Christophe Kantcheff  • 25 octobre 2007 abonné·es

Trois semaines après la sortie de Retour en Normandie , riche documentaire de Nicolas Philibert, qui revenait trente ans après sur les lieux du tournage de Moi, Pierre Rivière, ayant égorgé ma mère, ma soeur et mon frère , le film de René Allio est à nouveau en salle. À cette occasion, on (re)découvre en particulier que les images de Moi, Pierre Rivière… utilisées par Nicolas Philibert ont été passées en noir et blanc, sans doute pour faciliter une identification immédiate et pour travailler sur l’écart entre les périodes, alors que le film est bien en couleur.
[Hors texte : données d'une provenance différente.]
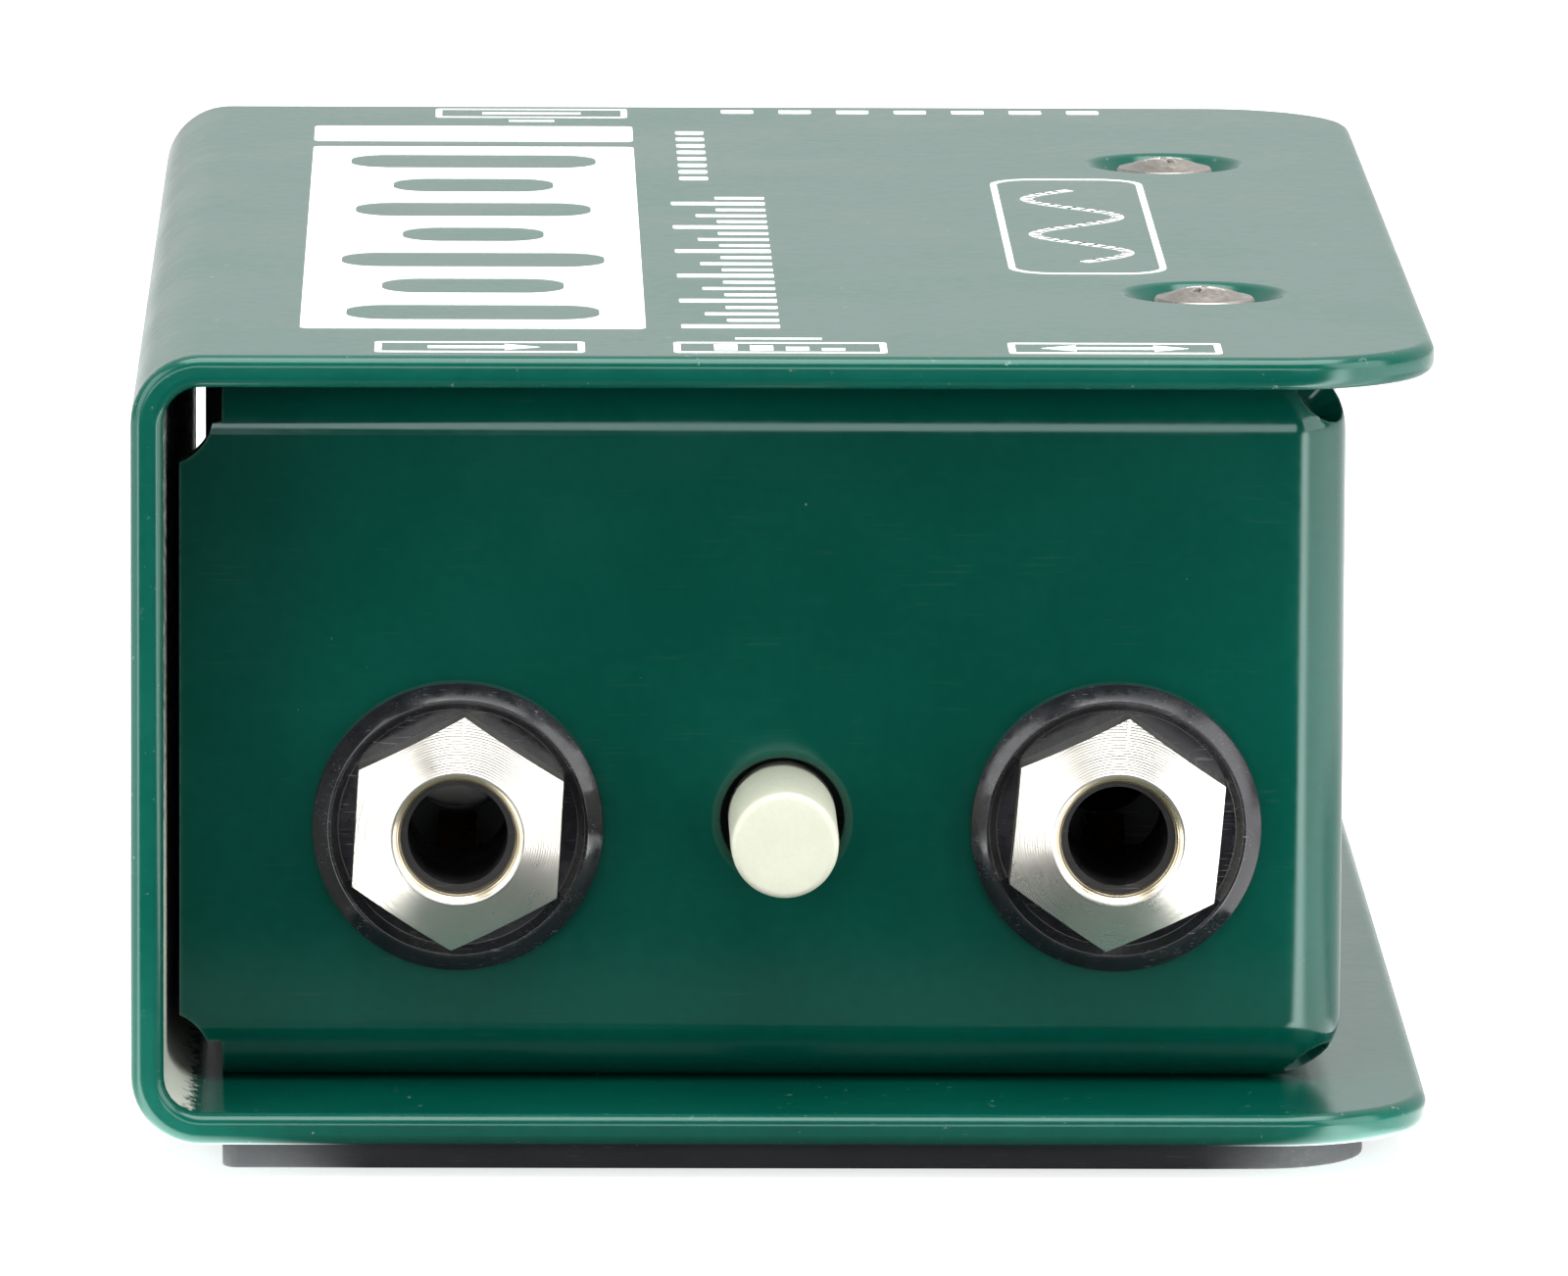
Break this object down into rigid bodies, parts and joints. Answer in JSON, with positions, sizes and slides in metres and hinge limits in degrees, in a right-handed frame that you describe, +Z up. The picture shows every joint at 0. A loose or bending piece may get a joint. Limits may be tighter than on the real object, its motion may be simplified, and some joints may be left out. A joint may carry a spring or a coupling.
{
  "type": "direct injection box",
  "caption": "Passive direct injection box: folded steel shell over a steel chassis, phone jacks and pad button in front, three-pin output and ground lift button behind.",
  "frame": {"origin": "on the ground under the middle of the shell, in width and in depth", "axes": "-Y out of the front panel with the jacks, +Y out of the rear panel, +X towards the open lips, +Z up"},
  "size_m": [0.084, 0.127, 0.0542],
  "materials": {
    "shell_coat": "gloss powder coat, dark green",
    "chassis_coat": "gloss powder coat, dark green",
    "pad_rubber": "matte closed-cell rubber, charcoal",
    "screw_steel": "zinc plated steel",
    "nut_nickel": "turned and nickel plated",
    "washer_black": "glossy black",
    "moulded_black": "moulded black",
    "button_ivory": "satin ivory moulding",
    "plunger_grey": "natural moulding",
    "contact_brass": "plated brass strip",
    "spring_steel": "bright spring wire",
    "connector_nickel": "nickel plated die casting",
    "pin_plating": "silver plated",
    "board_green": "solder mask over glass laminate",
    "mu_metal": "drawn magnetic shield, satin",
    "lamination": "stacked laminations",
    "bobbin_natural": "natural nylon",
    "enamel_copper": "enamelled copper wire",
    "resistor_blue": "lacquered",
    "resistor_tan": "lacquered",
    "film_red": "moulded box",
    "wire_red": "insulation",
    "wire_white": "insulation",
    "wire_black": "insulation"
  },
  "bodies": {
    "root": {"outer_shell": "shell_coat", "chassis": "chassis_coat", "base_pad": "pad_rubber", "top_screws": "screw_steel", "bottom_screws": "screw_steel", "weld_nuts": "screw_steel", "input_jack_body": "moulded_black", "input_jack_nut": "nut_nickel", "input_jack_washer": "washer_black", "input_jack_tip_contact": "contact_brass", "input_jack_sleeve_contact": "contact_brass", "thru_jack_body": "moulded_black", "thru_jack_nut": "nut_nickel", "thru_jack_washer": "washer_black", "thru_jack_tip_contact": "contact_brass", "thru_jack_sleeve_contact": "contact_brass", "pad_switch_housing": "moulded_black", "pad_switch_terminals": "contact_brass", "pad_switch_spring": "spring_steel", "lift_switch_housing": "moulded_black", "lift_switch_terminals": "contact_brass", "lift_switch_spring": "spring_steel", "xlr_housing": "connector_nickel", "xlr_insert": "moulded_black", "xlr_pins": "pin_plating", "xlr_ground_tab": "contact_brass", "xlr_screws": "screw_steel", "xlr_nuts": "screw_steel", "hot_wire": "wire_red", "cold_wire": "wire_white", "shield_wire": "wire_black", "circuit_board": "board_green", "board_standoffs": "screw_steel", "board_screws": "screw_steel", "transformer_shield": "mu_metal", "transformer_header": "moulded_black", "transformer_core": "lamination", "transformer_bobbin": "bobbin_natural", "primary_winding": "enamel_copper", "secondary_winding": "enamel_copper", "transformer_pins": "pin_plating", "pad_resistors": "resistor_blue", "lift_resistor": "resistor_tan", "filter_capacitors": "film_red"},
    "pad_button": {"pad_button_cap": "button_ivory", "pad_switch_plunger": "plunger_grey", "pad_switch_bridges": "contact_brass"},
    "lift_button": {"lift_button_cap": "button_ivory", "lift_switch_plunger": "plunger_grey", "lift_switch_bridges": "contact_brass"}
  },
  "joints": [
    {"name": "pad_button_press", "type": "slide", "parent": "root", "child": "pad_button", "axis": [0, 1, 0], "range_m": [0, 0.0032], "stiffness_N_per_m": 350, "springref_m": -0.0025, "deforming": ["pad_switch_spring"]},
    {"name": "lift_button_press", "type": "slide", "parent": "root", "child": "lift_button", "axis": [0, -1, 0], "range_m": [0, 0.0032], "stiffness_N_per_m": 350, "springref_m": -0.0025, "deforming": ["lift_switch_spring"]}
  ]
}
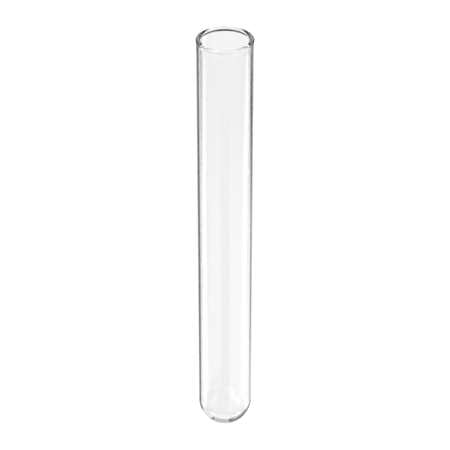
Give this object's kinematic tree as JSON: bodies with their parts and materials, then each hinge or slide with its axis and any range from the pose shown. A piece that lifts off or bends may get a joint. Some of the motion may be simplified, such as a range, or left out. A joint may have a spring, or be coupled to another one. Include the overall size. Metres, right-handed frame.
{
  "type": "test tube",
  "caption": "Clear glass laboratory test tube: straight cylindrical wall, hemispherical closed bottom and a slightly thickened, fire-polished open rim.",
  "frame": {"origin": "lowest point of the round bottom, on the tube's axis, where it seats in a rack", "axes": "+Z along the tube's axis, from the closed bottom to the open mouth; X and Y are any two directions across it"},
  "size_m": [0.0184, 0.0184, 0.149],
  "materials": {
    "clear_glass": "clear and colourless, flame-worked and fire-polished"
  },
  "bodies": {
    "root": {"glass_tube": "clear_glass"}
  },
  "joints": []
}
Mais surtout, on est face à une oeuvre d’une rigueur implacable et d’une force tout à fait singulière.

D’abord parce que l’alliance entre les comédiens professionnels et les Normands recrutés pour jouer fonctionne parfaitement. Ceux qui interprètent les membres de la famille Rivière, notamment, dont certains sont très présents dans Retour en Normandie , réussissent à créer le climat de conflits et de violence qui règne au sein de celle-ci. Quant à Claude Hébert, dans le rôle de Pierre, il est totalement convaincant.

Ensuite, parce que René Allio est parvenu à mêler harmonieusement un certain naturalisme, ne reculant pas devant la crudité ou l’âpreté de plusieurs scènes, et la stylisation nécessaire requise par son parti pris de rester extrêmement fidèle aux documents, en particulier au stupéfiant témoignage écrit par Pierre Rivière à la suite de son arrestation.

Enfin, parce que Moi, Pierre Rivière… interroge une question, revenue au-devant de l’actualité ces derniers mois, qui, déjà, passionnait Michel Foucault, le philosophe ayant réuni les éléments de cette affaire dans un livre : la responsabilité pénale d’un malade mental ayant commis un crime. Moi, Pierre Rivière… ne prend pas parti. Le film laisse même la question du dérèglement psychique de Pierre en suspens. Il préfère montrer la complexité d’une telle situation, et, en empathie avec son personnage principal, mettre en relief l’intensité de sa sensibilité et de sa souffrance.